= Task prompt =
In the listing below, find the line containing "Turn this picture" and the line containing "-18.0), (17.0, 119.0)]". Repeat exactly those two lines and every line between them, nothing more.

= Material =
-- Begin --
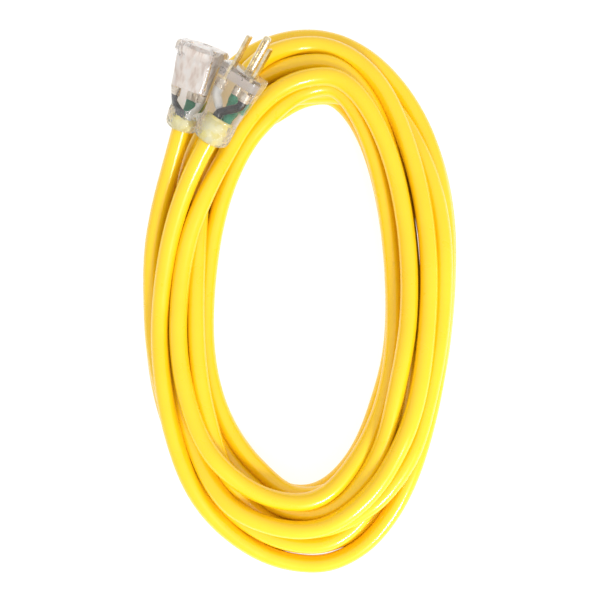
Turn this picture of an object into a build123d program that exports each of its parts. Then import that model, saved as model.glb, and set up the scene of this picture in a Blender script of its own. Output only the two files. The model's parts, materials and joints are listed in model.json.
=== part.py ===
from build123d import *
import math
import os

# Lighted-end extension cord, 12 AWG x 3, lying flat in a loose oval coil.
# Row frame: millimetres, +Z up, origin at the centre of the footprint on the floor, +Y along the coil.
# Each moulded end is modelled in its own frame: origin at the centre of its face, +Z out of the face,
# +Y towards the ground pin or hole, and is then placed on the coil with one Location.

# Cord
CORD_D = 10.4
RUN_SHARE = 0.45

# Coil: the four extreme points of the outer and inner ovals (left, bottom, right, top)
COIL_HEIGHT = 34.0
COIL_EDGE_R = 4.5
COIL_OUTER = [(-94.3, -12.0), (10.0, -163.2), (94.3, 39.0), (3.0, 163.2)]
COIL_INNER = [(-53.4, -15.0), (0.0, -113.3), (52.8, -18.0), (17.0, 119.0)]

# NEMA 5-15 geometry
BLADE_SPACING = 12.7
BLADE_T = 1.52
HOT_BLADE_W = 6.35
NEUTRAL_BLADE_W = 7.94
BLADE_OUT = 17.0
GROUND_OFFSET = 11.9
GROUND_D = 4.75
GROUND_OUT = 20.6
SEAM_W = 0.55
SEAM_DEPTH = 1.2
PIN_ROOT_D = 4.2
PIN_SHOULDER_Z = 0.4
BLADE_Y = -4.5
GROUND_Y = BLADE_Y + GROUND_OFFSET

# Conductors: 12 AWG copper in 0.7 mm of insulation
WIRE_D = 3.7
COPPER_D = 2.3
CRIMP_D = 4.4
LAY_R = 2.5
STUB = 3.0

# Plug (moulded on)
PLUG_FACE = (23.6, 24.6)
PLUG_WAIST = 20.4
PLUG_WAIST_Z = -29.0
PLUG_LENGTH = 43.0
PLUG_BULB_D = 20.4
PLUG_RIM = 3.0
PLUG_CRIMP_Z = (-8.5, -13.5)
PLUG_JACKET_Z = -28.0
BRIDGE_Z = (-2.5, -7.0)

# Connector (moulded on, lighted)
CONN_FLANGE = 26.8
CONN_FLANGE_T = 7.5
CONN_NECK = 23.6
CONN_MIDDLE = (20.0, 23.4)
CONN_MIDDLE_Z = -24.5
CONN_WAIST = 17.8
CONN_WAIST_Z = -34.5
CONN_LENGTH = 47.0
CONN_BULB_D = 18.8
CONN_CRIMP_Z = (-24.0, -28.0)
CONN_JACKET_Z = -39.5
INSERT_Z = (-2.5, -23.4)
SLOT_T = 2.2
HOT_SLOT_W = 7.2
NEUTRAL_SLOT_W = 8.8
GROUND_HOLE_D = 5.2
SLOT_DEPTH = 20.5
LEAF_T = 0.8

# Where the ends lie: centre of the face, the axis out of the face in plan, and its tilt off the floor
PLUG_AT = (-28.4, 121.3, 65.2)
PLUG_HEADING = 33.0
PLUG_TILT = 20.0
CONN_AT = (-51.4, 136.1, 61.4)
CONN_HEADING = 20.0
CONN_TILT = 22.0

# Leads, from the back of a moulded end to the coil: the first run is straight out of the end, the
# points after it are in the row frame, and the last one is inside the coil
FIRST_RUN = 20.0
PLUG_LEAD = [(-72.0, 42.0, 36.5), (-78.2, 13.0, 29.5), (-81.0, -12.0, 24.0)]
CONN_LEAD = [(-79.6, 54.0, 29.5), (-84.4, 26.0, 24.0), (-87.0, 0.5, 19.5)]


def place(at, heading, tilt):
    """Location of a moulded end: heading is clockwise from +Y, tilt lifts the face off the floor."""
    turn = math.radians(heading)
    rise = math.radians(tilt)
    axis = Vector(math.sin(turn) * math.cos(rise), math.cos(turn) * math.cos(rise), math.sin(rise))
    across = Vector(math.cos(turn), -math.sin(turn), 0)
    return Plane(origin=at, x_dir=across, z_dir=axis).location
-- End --
-- Begin --
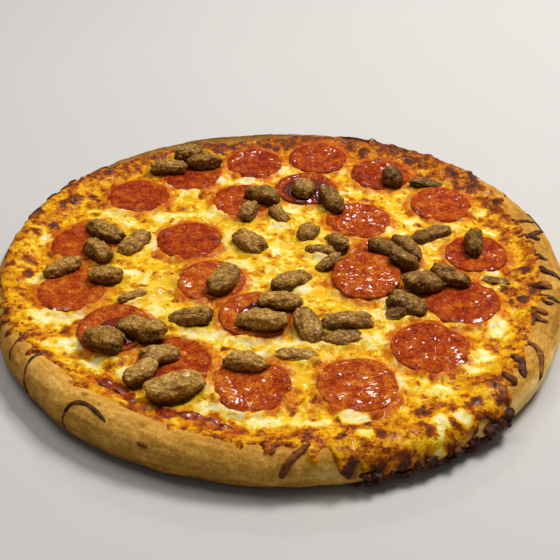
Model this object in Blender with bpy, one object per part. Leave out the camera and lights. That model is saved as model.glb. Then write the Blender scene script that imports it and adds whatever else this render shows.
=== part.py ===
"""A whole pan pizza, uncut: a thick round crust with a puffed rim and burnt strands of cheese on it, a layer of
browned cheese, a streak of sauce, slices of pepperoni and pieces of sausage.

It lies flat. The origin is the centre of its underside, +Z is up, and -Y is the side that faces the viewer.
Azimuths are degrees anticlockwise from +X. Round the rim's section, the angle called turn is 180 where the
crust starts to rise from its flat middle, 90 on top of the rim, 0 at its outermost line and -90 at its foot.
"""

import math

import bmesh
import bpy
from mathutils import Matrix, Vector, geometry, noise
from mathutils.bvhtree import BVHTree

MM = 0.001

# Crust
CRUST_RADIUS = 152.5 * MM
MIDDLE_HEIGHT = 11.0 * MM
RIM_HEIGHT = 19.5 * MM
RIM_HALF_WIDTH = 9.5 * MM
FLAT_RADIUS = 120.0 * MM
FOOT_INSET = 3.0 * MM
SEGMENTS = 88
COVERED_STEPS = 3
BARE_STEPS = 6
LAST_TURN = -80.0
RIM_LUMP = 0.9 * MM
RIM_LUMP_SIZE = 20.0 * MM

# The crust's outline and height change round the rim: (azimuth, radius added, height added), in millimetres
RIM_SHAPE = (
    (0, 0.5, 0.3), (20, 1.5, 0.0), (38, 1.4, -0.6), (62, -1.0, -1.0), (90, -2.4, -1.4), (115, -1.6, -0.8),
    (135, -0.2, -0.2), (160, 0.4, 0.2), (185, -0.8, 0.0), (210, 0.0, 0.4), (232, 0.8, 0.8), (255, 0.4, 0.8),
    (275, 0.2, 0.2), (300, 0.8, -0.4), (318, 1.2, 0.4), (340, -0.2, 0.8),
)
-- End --
= Full output =
Turn this picture of an object into a build123d program that exports each of its parts. Then import that model, saved as model.glb, and set up the scene of this picture in a Blender script of its own. Output only the two files. The model's parts, materials and joints are listed in model.json.
=== part.py ===
from build123d import *
import math
import os

# Lighted-end extension cord, 12 AWG x 3, lying flat in a loose oval coil.
# Row frame: millimetres, +Z up, origin at the centre of the footprint on the floor, +Y along the coil.
# Each moulded end is modelled in its own frame: origin at the centre of its face, +Z out of the face,
# +Y towards the ground pin or hole, and is then placed on the coil with one Location.

# Cord
CORD_D = 10.4
RUN_SHARE = 0.45

# Coil: the four extreme points of the outer and inner ovals (left, bottom, right, top)
COIL_HEIGHT = 34.0
COIL_EDGE_R = 4.5
COIL_OUTER = [(-94.3, -12.0), (10.0, -163.2), (94.3, 39.0), (3.0, 163.2)]
COIL_INNER = [(-53.4, -15.0), (0.0, -113.3), (52.8, -18.0), (17.0, 119.0)]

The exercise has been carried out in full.